Troy Perkins left national team camp for four days last week to participate in a team building exercise with Valerenga in Norway. Valerenga's hosts for the 'retreat' - a unit of the Norwegian Special Forces. Here is Part 1 of Troy's experience.
Freezing water, well below freezing temperatures, little sleep, and even less food. Sounds like details an experienced war veteran should be using to start a story with. However, these are just a few of the things that I had to go through this last week during my club's “team building exercises.”
On Sunday, the 11th of January, I had to exit training with the U.S. team early so as I could make my early afternoon flight which took me back to Oslo, Norway. The next afternoon I arrived at home around 6 p.m. and spent a nice evening with my seven-month pregnant wife and woke early the following morning to arrive at the training grounds by 8a.m. The team all met in the changing room and were briefed by the elite of the elite of the Norwegian Special Forces. At this point I was really questioning why I had to endure the 13 hours of flying from the previous day just to get back for this two and a half days of what was described to me as a bonding experience wrapped together with some of the most strenuous exercises I would ever experience.
Our team arrives at a fort that was built in 1915 just after the several wars which were fought between Norway and Sweden. The fortress itself was built into the side of mountain and was nothing but rock and stone. Here we were broken down into three teams and assigned our military clothing and gear. After changing, we were given our first assignment of putting our tent together. These tents, mind you, were two inch steel poles, heavy canvas, cast iron stoves, fifteen deer skin hides, and a 12’x12’ pad for the base. So all three teams assembled their tents and were immediately forced into a van and ushered to a gravel/sand pit about four miles away.
Teams were separated and tied up into straight lines with ropes connecting everyone's wrists -both right and left - to the person in front or behind. Were showed the path around the woods and through the gravel/sand pit, which involved running up mounds of gravel and along the side of a 300 foot sand cliff. We were told to do five laps, and each lap was one kilometer. There were questions we were asked after each lap, and if you were wrong than you were told to run a penalty lap which was another 200 meters. So after a few really mixed up answers and three penalty laps, our team figured out that what each person was either told or what they had seen on the paper they were showed all went together to solve the questions we were given, so needless to say my team won the first challenge. What a great feeling to win something like this. (Yes, everything we did was a race against the other two teams, and there were rewards for winning, whether it be food, sleep, or water).
Thinking that we would just be doing running and exercises like that, I was feeling pretty good about myself until we ran up the road from the pit to another pit where a nine foot wood log was awaiting us, along with two 10 gallon water jugs. Each team was told they had to carry the log and water 2.5 km one way and 2.5km back. Now, part of our gear we were assigned was an old military style stretcher with big wooden handles and metal arm extenders in the middle.

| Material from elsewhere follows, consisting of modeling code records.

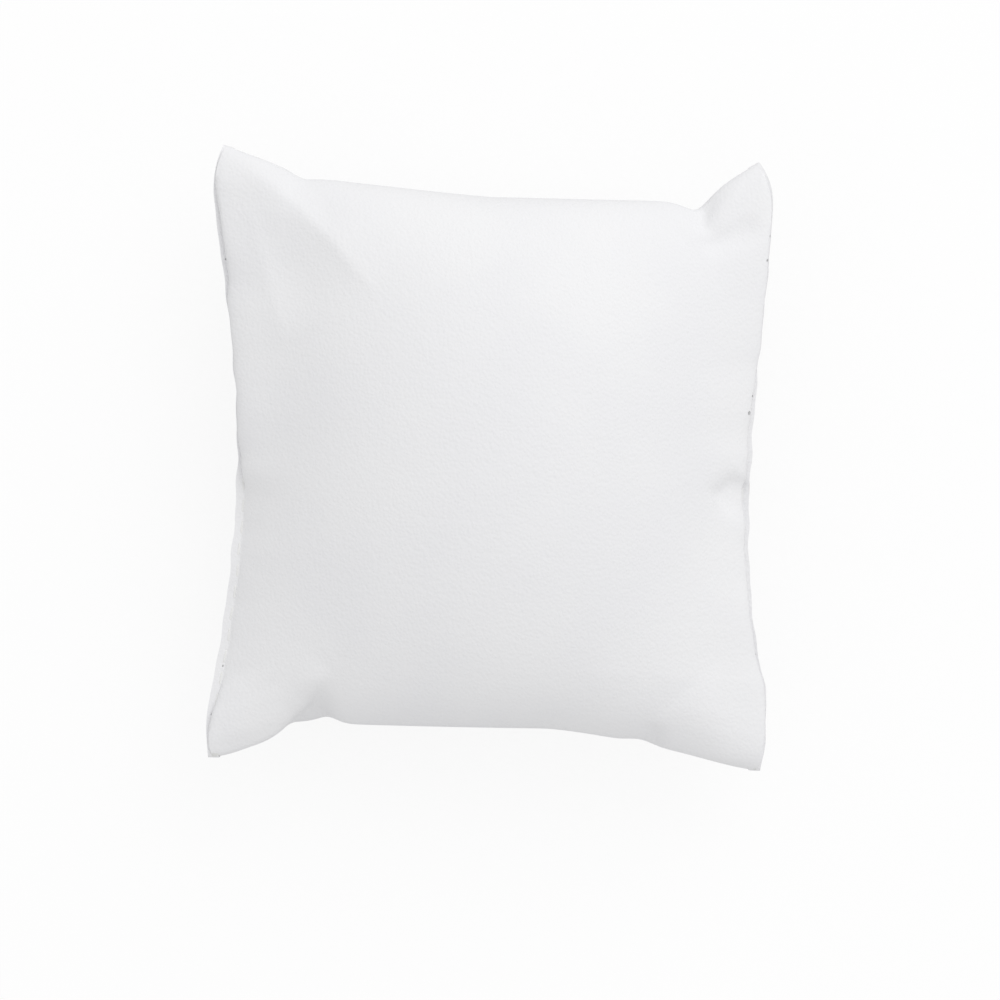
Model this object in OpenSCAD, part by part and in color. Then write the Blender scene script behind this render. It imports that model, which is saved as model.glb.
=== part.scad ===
// A small white display pillow that a watch or a bracelet is buckled round.
// One sheet of leatherette is rolled into a tube, joined across the back by a
// plain seam, stuffed with fibre wadding and topstitched shut at both ends.
// The pillow lies on its back: +X to its right, +Y to its top, +Z out of its face.

/* [Pillow] */
// Width over the raw edges, ear to ear
pillow_w = 91.4; // [75:0.1:120]
// Height from the tips of the lower ears to the tips of the upper ones
pillow_h = 99.7; // [80:0.1:130]
// Thickness in the middle, lying down
pillow_t = 36; // [26:1:44]
// Height of the side seams above the table
seam_z = 17; // [12:0.5:20]
// How full the section from side to side is: 1 is an arc, less is boxier
side_fullness = 0.8; // [0.6:0.05:1.1]

/* [Sheet] */
// Thickness of the leatherette
sheet_t = 0.8; // [0.5:0.1:1.2]
// Gap left between the front and the back layer where they are sewn together
layer_gap = 0.2; // [0.1:0.05:0.4]

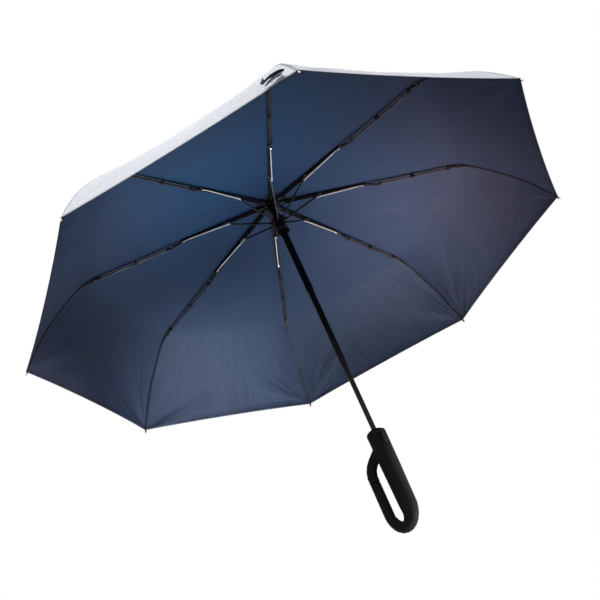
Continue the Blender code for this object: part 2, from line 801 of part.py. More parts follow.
def gate_window(seam):
    """The outline of the gap for the gate, grown all round by a seam."""
    inner = ARM_OFFSET - ARM_RADIUS * 1.5
    outer = ARM_OFFSET + ARM_RADIUS * 1.5
    slope = (GATE_NOSE_OUTER - GATE_NOSE_INNER) / (GATE_RADIUS * 2)
    reach = ARM_RADIUS * 1.5
    middle = (GATE_NOSE_OUTER + GATE_NOSE_INNER) / 2 - seam
    return [
        (inner, middle - slope * reach),
        (outer, middle + slope * reach),
        (outer, GATE_TOP),
        (inner, GATE_TOP),
    ]


def button_outline(growth):
    """A long oval in the button's own plane, as (across, up)."""
    side = BUTTON_HALF_WIDTH + growth
    rise = BUTTON_HALF_LENGTH - BUTTON_HALF_WIDTH
    top = arc((0.0, BUTTON_HEIGHT + rise), side, 0.0, HALF_TURN, OVAL_STEPS)
    return top + arc((0.0, BUTTON_HEIGHT - rise), side, HALF_TURN, FULL_TURN, OVAL_STEPS)


def facing_button(mesh):
    """Turns a plate drawn in X and Z with its thickness along -Y to the button's side."""
    return moved(mesh, around(BUTTON_HEADING + RIGHT_ANGLE))


def handle_form():
    line, radii = grip_path()
    unit = [radius / ARM_RADIUS for radius in radii]
    grip = rod(line, ARM_RADIUS, FINE_STEPS, unit)
    arm = rod(list(ARM_PATH), ARM_RADIUS, FINE_STEPS)
    body = joined(grip, arm)
    hinge = (ARM_OFFSET, HINGE_HEIGHT)
    slot = strip([(ARM_OFFSET, GATE_TOP - GATE_RADIUS), hinge], [TONGUE_SLOT_RADIUS] * 2, SLOT_STEPS)
    slot_half = TONGUE_HALF_WIDTH + SIDE_CLEARANCE
    window = prism(gate_window(GATE_SEAM), -GATE_RADIUS * 2, GATE_RADIUS * 2)
    pin_hole = cross_pin(hinge, HINGE_PIN_RADIUS + PIN_CLEARANCE, -ARM_RADIUS * 2, ARM_RADIUS * 2, ROUND_STEPS)
    body = cut(body, window, prism(slot, -slot_half, slot_half), pin_hole)
    body = moved(body, around(LOOP_HEADING))
    pocket = prism(button_outline(SIDE_CLEARANCE), -GRIP_RIM_RADIUS * 2, -bore_to_pocket())
    bore = LOWER_TUBE_RADIUS + BORE_CLEARANCE
    floor = LOWER_TUBE_FOOT - BORE_CLEARANCE
    shaft_hole = turned_solid([(0.0, floor), (bore, floor), (bore, GRIP_TOP * 2), (0.0, GRIP_TOP * 2)])
    return cut(body, facing_button(pocket), shaft_hole, notch_cutters())


def bore_to_pocket():
    return BUTTON_ROOT - BUTTON_TRAVEL - SIDE_CLEARANCE


def notch_cutters():
    """Eight round notches in the shoulder of the grip, one for each rib's tip."""
    forms = []
    for _, turn in rib_headings():
        low = GRIP_TOP - NOTCH_DEPTH
        notch = prism(circle((0.0, 0.0), NOTCH_RADIUS, ROUND_STEPS), low, GRIP_TOP * 2)
        upright = moved(notch, Matrix.Rotation(math.radians(RIGHT_ANGLE), 4, "X"))
        forms.append(moved(upright, around(turn) @ Matrix.Translation((NOTCH_RUN, 0.0, 0.0))))
    return merged(forms)


def gate_form():
    """Seen from the hinge pin, in the loop's plane."""
    relief = GATE_TOP - GATE_SEAM
    inner, outer = ARM_OFFSET - GATE_RADIUS * 1.5, ARM_OFFSET + GATE_RADIUS * 1.5
    nose = gate_window(0.0)
    outline = [nose[0], nose[1], (outer, relief), (inner, relief - GATE_TOP_RELIEF * 1.5)]
    bar = rod([(ARM_OFFSET, GATE_TOP * 3), (ARM_OFFSET, 0.0)], GATE_RADIUS, FINE_STEPS)
    shaped = combined(bar, [prism(outline, -GATE_RADIUS * 2, GATE_RADIUS * 2)], "INTERSECT")
    hinge = (ARM_OFFSET, HINGE_HEIGHT)
    root = (ARM_OFFSET, GATE_TOP - GATE_RADIUS)
    tongue = prism(strip([root, hinge], [TONGUE_RADIUS] * 2, SLOT_STEPS), -TONGUE_HALF_WIDTH, TONGUE_HALF_WIDTH)
    pin_hole = cross_pin(hinge, HINGE_PIN_RADIUS + PIN_CLEARANCE, -ARM_RADIUS * 2, ARM_RADIUS * 2, ROUND_STEPS)
    made = cut(joined(shaped, tongue), pin_hole)
    return moved(made, Matrix.Translation((-ARM_OFFSET, 0.0, -HINGE_HEIGHT)))


def button_form():
    """Seen from the axis of the shaft, with its outer edge eased."""
    body = prism(button_outline(0.0), -BUTTON_FACE + BUTTON_EASE, -BUTTON_ROOT)
    crown = prism(button_outline(-BUTTON_EASE), -BUTTON_FACE, -BUTTON_FACE + BUTTON_EASE * 2)
    return facing_button(joined(body, crown))


def cloth_line():
    """The inner face of the cloth above a rib, from the hub to the hem."""
    line = [(CLOTH_HOLE_RADIUS, CROWN_PIVOT_HEIGHT + CROWN_DISC_HALF + CLOTH_CLEARANCE)]
    brim = (CROWN_DISC_RADIUS + CLOTH_BRIM, line[0][1])
    knee = (KNEE[0], KNEE[1] + CLOTH_OVER_JOINT)
    elbow = (ELBOW[0], ELBOW[1] + CLOTH_OVER_ELBOW)
    line += [brim] + spaced(brim, knee, INNER_ROW_SHARES) + [knee]
    line += spaced(knee, elbow, MIDDLE_ROW_SHARES) + [elbow]
    rod_line = [(ELBOW[0] + x, ELBOW[1] + z) for x, z in outer_rib_line()]
    for step in range(1, len(rod_line) - 1):
        fall = (OUTER_RIB_FALLS[step - 1] + OUTER_RIB_FALLS[step]) / 2
        line.append(shifted(rod_line[step], CLOTH_OVER_ROD, RIGHT_ANGLE - fall))
    last = -OUTER_RIB_FALLS[-1]
    corner = shifted(rod_line[-1], -CLOTH_SHORT_OF_TIP, last)
    line.append(shifted(corner, CLOTH_OVER_ROD, last + RIGHT_ANGLE))
    return line


def spaced(start, end, shares):
    """Points between two ends, at shares of the way."""
    found = []
    for share in shares:
        across = start[0] + (end[0] - start[0]) * share
        found.append((across, start[1] + (end[1] - start[1]) * share))
    return found


def line_shares(line):
    """How far along a line each of its points lies, from 0 to 1."""
    lengths = [0.0]
    for start, end in zip(line, line[1:]):
        lengths.append(lengths[-1] + math.dist(start, end))
    return [length / lengths[-1] for length in lengths]


def canopy_form():
    """Eight gores stretched between the ribs, one quad net round the shaft."""
    line = cloth_line()
    columns = RIB_COUNT * GORE_STEPS
    gore = 2 * math.pi / RIB_COUNT
    points = []
    for (radius, height), along in zip(line, line_shares(line)):
        hem = HEM_SAG * (radius / line[-1][0]) ** SAG_POWER
        belly = BELLY_SAG * math.sin(math.pi * along**BELLY_POWER)
        for column in range(columns):
            number, step = divmod(column, GORE_STEPS)
            left = Vector((math.cos(number * gore), math.sin(number * gore), 0.0))
            right = Vector((math.cos((number + 1) * gore), math.sin((number + 1) * gore), 0.0))
            way = step / GORE_STEPS
            middle = (left + right).normalized()
            slack = 1.0 - abs(2 * way - 1.0) ** SAG_CURVE
            flat = left.lerp(right, way) * radius - middle * hem * slack
            points.append((flat.x, flat.y, height - belly * slack))
    faces = []
    for row in range(len(line) - 1):
        for column in range(columns):
            after = (column + 1) % columns
            low, high = row * columns, (row + 1) * columns
            faces.append((low + column, high + column, high + after, low + after))
    made = bpy.data.meshes.new("cloth")
    made.from_pydata(points, [], faces)
    return made


def strap_form():
    """A ribbon that leaves the hem and curls back, drawn with X along the hem."""
    half, thin = STRAP_WIDTH / 2, STRAP_THICKNESS / 2
    section = [(-half, -thin), (half, -thin), (half, thin), (-half, thin)]
    ribbon = sweep(list(STRAP_PATH), section)
    slope = heading(*cloth_line()[-2:])
    lean = Matrix.Rotation(math.radians(-slope - RIGHT_ANGLE), 4, "X")
    return moved(ribbon, around(STRAP_HEADING - RIGHT_ANGLE) @ lean)


def strap_start():
    """The point where the strap leaves the outer face of the cloth."""
    inner, hem = cloth_line()[-2:]
    slope = heading(inner, hem)
    on_face = shifted(hem, -STRAP_ABOVE_HEM, slope)
    lift = CLOTH_THICKNESS + STRAP_CLEARANCE
    radius, height = shifted(on_face, lift, slope + RIGHT_ANGLE)
    return (radius, 0.0, height)


def build():
    for old in list(bpy.data.objects):
        bpy.data.objects.remove(old)
    black_plastic = colour("black_plastic", (0.016, 0.015, 0.017), 0.5, 0.0)
    soft_plastic = colour("soft_plastic", (0.013, 0.013, 0.015), 0.62, 0.0)
    button_plastic = colour("button_plastic", (0.022, 0.021, 0.024), 0.4, 0.0)
    black_steel = colour("black_steel", (0.02, 0.018, 0.018), 0.35, 0.7)
    brown_steel = colour("brown_steel", (0.085, 0.06, 0.05), 0.38, 0.8)
    bright_steel = colour("bright_steel", (0.62, 0.58, 0.55), 0.25, 1.0)
    black_rod = colour("black_rod", (0.03, 0.026, 0.027), 0.45, 0.2)
    shaft_paint = colour("shaft_paint", (0.018, 0.014, 0.015), 0.3, 0.6)
    navy_cloth = colour("navy_cloth", (0.022, 0.045, 0.105), 0.8, 0.0)
    strap_cloth = colour("strap_cloth", (0.55, 0.56, 0.58), 0.8, 0.0)

    hinge = (ARM_OFFSET, 0.0, HINGE_HEIGHT)
    place("handle_body", handle_form(), soft_plastic)
    place("gate", gate_form(), soft_plastic, hinge, LOOP_HEADING)
    pin = cross_pin((0.0, 0.0), HINGE_PIN_RADIUS, -HINGE_PIN_HALF, HINGE_PIN_HALF, ROUND_STEPS)
    place("gate_pin", pin, bright_steel, hinge, LOOP_HEADING)
    place("release_button", button_form(), button_plastic)

    middle_bore = LOWER_TUBE_RADIUS + TUBE_CLEARANCE
    top_bore = MIDDLE_TUBE_RADIUS + TUBE_CLEARANCE
    lower_top = MIDDLE_TUBE_FOOT + TUBE_OVERLAP
    middle_top = TOP_TUBE_FOOT + TUBE_OVERLAP
    crown_floor = CROWN_PIVOT_HEIGHT + SLOT_ROOF - TUBE_CLEARANCE
    lower = tube_form(LOWER_TUBE_RADIUS, LOWER_TUBE_BORE, LOWER_TUBE_FOOT, lower_top, False)
    middle = tube_form(MIDDLE_TUBE_RADIUS, middle_bore, MIDDLE_TUBE_FOOT, middle_top, True)
    top = tube_form(TOP_TUBE_RADIUS, top_bore, TOP_TUBE_FOOT, crown_floor, True)
    place("lower_tube", lower, shaft_paint)
    place("middle_tube", middle, shaft_paint)
    place("top_tube", top, shaft_paint)

    place("crown", crown_form(), black_plastic, (0.0, 0.0, CROWN_PIVOT_HEIGHT))
    place("runner", runner_form(), black_plastic, (0.0, 0.0, RUNNER_PIVOT_HEIGHT))
    cloth_top = cloth_line()[0][1] + CLOTH_THICKNESS
    place("cap", cap_form(), black_plastic, (0.0, 0.0, cloth_top + CLOTH_CLEARANCE))

    ribs = [
        ("top_rib", top_rib_form(), black_steel, CROWN_PIVOT),
        ("stretcher", stretcher_form(), black_steel, STRETCHER_PIVOT),
        ("link_bar", link_form(), bright_steel, LINK_START),
        ("middle_rib", middle_rib_form(), brown_steel, KNEE),
        ("pull_wire", pull_wire_form(), bright_steel, KNEE),
        ("outer_rib", outer_rib_form(), black_rod, ELBOW),
    ]
    for kind, form, material, pivot in ribs:
        for number, turn in rib_headings():
            place(f"{kind}_{number}", form, material, (pivot[0], 0.0, pivot[1]), turn)

    canopy = place("canopy", canopy_form(), navy_cloth)
    thickness = canopy.modifiers.new("thickness", "SOLIDIFY")
    thickness.thickness = CLOTH_THICKNESS
    thickness.offset = 1.0
    thickness.use_even_offset = True
    strap = place("tie_strap", strap_form(), strap_cloth)
    strap.location = around(STRAP_HEADING) @ Vector(strap_start())
    for leftover in [mesh for mesh in bpy.data.meshes if not mesh.users]:
        bpy.data.meshes.remove(leftover)


build()
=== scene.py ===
# Compact umbrella in three folds with a carabiner handle, open and seen from below. The packed
# model brings the mechanism, and each section adds the finish, cloth or trim of its pieces.
import json
import math
import random

import bmesh
import bpy
from mathutils import Matrix, Vector

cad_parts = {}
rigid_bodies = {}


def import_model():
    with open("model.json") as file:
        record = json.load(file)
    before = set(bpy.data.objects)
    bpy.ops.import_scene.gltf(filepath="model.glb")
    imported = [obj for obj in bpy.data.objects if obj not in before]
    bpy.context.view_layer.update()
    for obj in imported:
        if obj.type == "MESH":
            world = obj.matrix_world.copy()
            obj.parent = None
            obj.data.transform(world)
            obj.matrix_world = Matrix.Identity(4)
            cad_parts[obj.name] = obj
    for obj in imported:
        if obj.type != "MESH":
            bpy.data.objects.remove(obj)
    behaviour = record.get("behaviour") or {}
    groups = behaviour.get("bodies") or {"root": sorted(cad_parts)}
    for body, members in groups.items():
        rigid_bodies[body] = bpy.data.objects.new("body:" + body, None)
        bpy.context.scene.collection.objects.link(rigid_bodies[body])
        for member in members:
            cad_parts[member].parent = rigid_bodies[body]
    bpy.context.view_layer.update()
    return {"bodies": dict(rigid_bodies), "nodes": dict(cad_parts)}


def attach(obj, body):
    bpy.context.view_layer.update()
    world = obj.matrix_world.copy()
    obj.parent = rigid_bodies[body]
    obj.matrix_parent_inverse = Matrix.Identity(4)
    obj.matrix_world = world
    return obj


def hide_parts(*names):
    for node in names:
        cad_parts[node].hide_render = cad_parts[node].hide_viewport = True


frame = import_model()
nodes = frame["nodes"]
bodies = frame["bodies"]

# Shaft: three thin steel tubes that slide in one another, enamelled black. The lowest sits in the
# bore of the grip, and the top one in the socket of the crown.
rib_count = 8
rib_turn = 2 * math.pi / rib_count


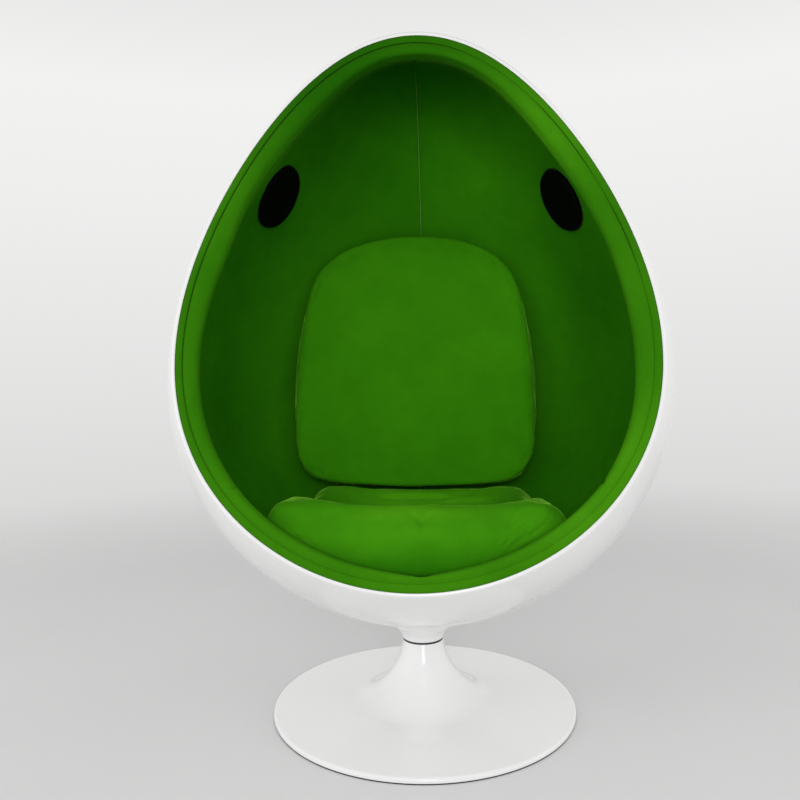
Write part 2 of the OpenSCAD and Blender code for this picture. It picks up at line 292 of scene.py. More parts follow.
def ramp(nt, fac, stops):
    r = nt.nodes.new("ShaderNodeValToRGB")
    el = r.color_ramp.elements
    while len(el) < len(stops):
        el.new(0.5)
    for e, (pos, col) in zip(el, stops):
        e.position = pos
        e.color = (*col, 1) if len(col) == 3 else col
    nt.links.new(fac, r.inputs["Fac"])
    return r.outputs["Color"]


def mix(nt, fac, a, b, kind="MIX"):
    m = node(nt, "ShaderNodeMix", data_type="RGBA", blend_type=kind)
    for socket, v in ((m.inputs["Factor"], fac), (m.inputs["A"], a), (m.inputs["B"], b)):
        if isinstance(v, bpy.types.NodeSocket):
            nt.links.new(v, socket)
        elif isinstance(v, (int, float)):
            socket.default_value = v
        else:
            socket.default_value = (*v, 1)
    return m.outputs["Result"]


def vmath(nt, kind, *args):
    n = node(nt, "ShaderNodeVectorMath", operation=kind)
    for socket, v in zip(n.inputs, args):
        if isinstance(v, bpy.types.NodeSocket):
            nt.links.new(v, socket)
        else:
            socket.default_value = v
    return n.outputs["Vector"]


def bumps(nt, bsdf, layers):
    """Chain of Bump nodes from [(height socket, strength, distance in metres)]."""
    last = None
    for h, strength, dist in layers:
        b = node(nt, "ShaderNodeBump")
        b.inputs["Strength"].default_value = strength
        b.inputs["Distance"].default_value = dist
        nt.links.new(h, b.inputs["Height"])
        if last is not None:
            nt.links.new(last, b.inputs["Normal"])
        last = b.outputs["Normal"]
    nt.links.new(last, bsdf.inputs["Normal"])


def velvet(name, dark, light, sheen=0.3, painted_light_areas=()):
    """Short pile: nap patches, fine fuzz and a soft sheen. The areas are [(centre, radii, gain)] of painted light (gain
    above 0) and painted shade (gain below 0) in the base colour, with one gain or one for each of red, green and blue."""
    m, nt, b = material(name, light, rough=0.95)
    b.inputs["Specular IOR Level"].default_value = 0.02
    b.inputs["Sheen Weight"].default_value = sheen
    b.inputs["Sheen Roughness"].default_value = 0.26
    b.inputs["Sheen Tint"].default_value = (0.44, 1.0, 0.10, 1)
    co = node(nt, "ShaderNodeTexCoord").outputs["Object"]
    big = noise_node(nt, co, 5.5, 2.0, 0.5)
    nap = noise_node(nt, co, 34.0, 4.0, 0.6)
    fuzz = noise_node(nt, co, 900.0, 2.0, 0.7)
    mid = ramp(nt, nap, [(0.3, (0.35, 0.35, 0.35)), (0.72, (0.65, 0.65, 0.65))])
    f = node(nt, "ShaderNodeMath", operation="MULTIPLY_ADD")
    nt.links.new(big, f.inputs[0])
    f.inputs[1].default_value = 0.9
    f.inputs[2].default_value = -0.2
    g = node(nt, "ShaderNodeMath", operation="MULTIPLY_ADD")
    nt.links.new(mid, g.inputs[0])
    g.inputs[1].default_value = 0.5
    nt.links.new(f.outputs[0], g.inputs[2])
    col = ramp(nt, g.outputs[0], [(0.12, dark), (0.88, light)])
    speck = ramp(nt, fuzz, [(0.3, (0.9, 0.9, 0.9)), (0.7, (1.0, 1.0, 1.0))])
    col = mix(nt, 1.0, col, speck, "MULTIPLY")
    # painted light and shade: each area scales the base colour up or down
    painted_light_gain = None
    for centre, radii, gain in painted_light_areas:
        d = vmath(nt, "DIVIDE", vmath(nt, "SUBTRACT", co, centre), radii)
        length = node(nt, "ShaderNodeVectorMath", operation="LENGTH")
        nt.links.new(d, length.inputs[0])
        fall = node(nt, "ShaderNodeMapRange", interpolation_type="SMOOTHSTEP")
        fall.inputs["To Min"].default_value, fall.inputs["To Max"].default_value = 1.0, 0.0
        nt.links.new(length.outputs["Value"], fall.inputs["Value"])
        painted_light_gain = vmath(nt, "MULTIPLY_ADD", fall.outputs["Result"], gain if isinstance(gain, tuple) else (1.5 * gain, gain, 1.3 * gain), painted_light_gain if painted_light_gain is not None else (1, 1, 1))
    if painted_light_gain is not None:
        col = vmath(nt, "MULTIPLY", col, painted_light_gain)
    nt.links.new(col, b.inputs["Base Color"])
    bumps(nt, b, [(nap, 0.25, 0.002), (fuzz, 0.5, 0.0006)])
    return m


def gloss_white(name, rough, ripple):
    m, nt, b = material(name, (0.885, 0.885, 0.88), rough=rough)
    b.inputs["Coat Weight"].default_value = 0.6
    b.inputs["Coat Roughness"].default_value = 0.05
    b.inputs["Specular IOR Level"].default_value = 0.5
    co = node(nt, "ShaderNodeTexCoord").outputs["Object"]
    wave = noise_node(nt, co, 9.0, 1.0, 0.4)
    peel = noise_node(nt, co, 260.0, 2.0, 0.5)
    tone = noise_node(nt, co, 3.0, 2.0, 0.5)
    col = ramp(nt, tone, [(0.2, (0.875, 0.875, 0.875)), (0.8, (0.90, 0.90, 0.893))])
    nt.links.new(col, b.inputs["Base Color"])
    r = ramp(nt, peel, [(0.2, (rough * 0.85,) * 3), (0.8, (rough * 1.15,) * 3)])
    nt.links.new(r, b.inputs["Roughness"])
    bumps(nt, b, [(wave, ripple, 0.003), (peel, 0.02, 0.0001)])
    return m


def plain(name, color, rough, metallic=0.0, grain=400.0, strength=0.2, dist=0.0003, vary=0.12, **kw):
    """Moulded plastic, rubber, steel: a little colour variation and grain."""
    m, nt, b = material(name, color, rough=rough, metallic=metallic, **kw)
    co = node(nt, "ShaderNodeTexCoord").outputs["Object"]
    g = noise_node(nt, co, grain, 3.0, 0.6)
    t = noise_node(nt, co, grain / 14, 3.0, 0.6)
    lo, hi = tuple(c * (1 - vary) for c in color), tuple(min(1.0, c * (1 + vary)) for c in color)
    nt.links.new(ramp(nt, t, [(0.25, lo), (0.75, hi)]), b.inputs["Base Color"])
    nt.links.new(ramp(nt, t, [(0.2, (rough * 0.85,) * 3), (0.8, (min(1, rough * 1.15),) * 3)]), b.inputs["Roughness"])
    bumps(nt, b, [(g, strength, dist)])
    return m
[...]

My team gathers and we were really feeling good that we could win this race as well, so we pick the log up on three of the guys shoulders and the other four carried the water on the stretcher and started off at a fast jog pace, which soon became a fast walk. When we came to the first ravine we had to navigate it quickly, which became just placing one foot in front of the other. Very quickly we realized that we could only go as fast as the slowest guy, and this was not the easiest thing to deal with considering we still had to carry our own packs on our backs. So after mounting four hills, we were back on the straight road and really trying to motivate the guys around us and just finish strong. We came in second and were awarded a loaf of bread for our team for dinner. The winning team earned a small bowl of beef stew per member of their team, and the last placed team earned nothing. But being a team, we all shared our food with each other and rested by the fire for the next hour as the night freeze set in around us and the last glimpse of the sun disappeared beyond the horizon, carrying with it any hope of rest and subduing the hunger that was mounting in all of our bellies.
So now we are in some dry clothes and ready to go home or run away - which ever would have put us in our beds and in front of a plate of food - but like true soldiers we marched on to the next three tasks:
-Walking through a freezing river in only your underwear
-Cleaning a Salmon, starting a fire, boiling water, cooking and eating the salmon
-Being blindfolded, led up a ladder and then repelling down the side of gravel silo.
The losing teams of these three tasks had to march the 3 km back to camp and at this point it was already 1 a.m. So once we arrived back at camp - yes, I had to walk - we had 10 minutes to shower and be in our tents. Through the night we rotated responsibility of keeping the fire going, and let’s just say the fire did not help to fend off the cold.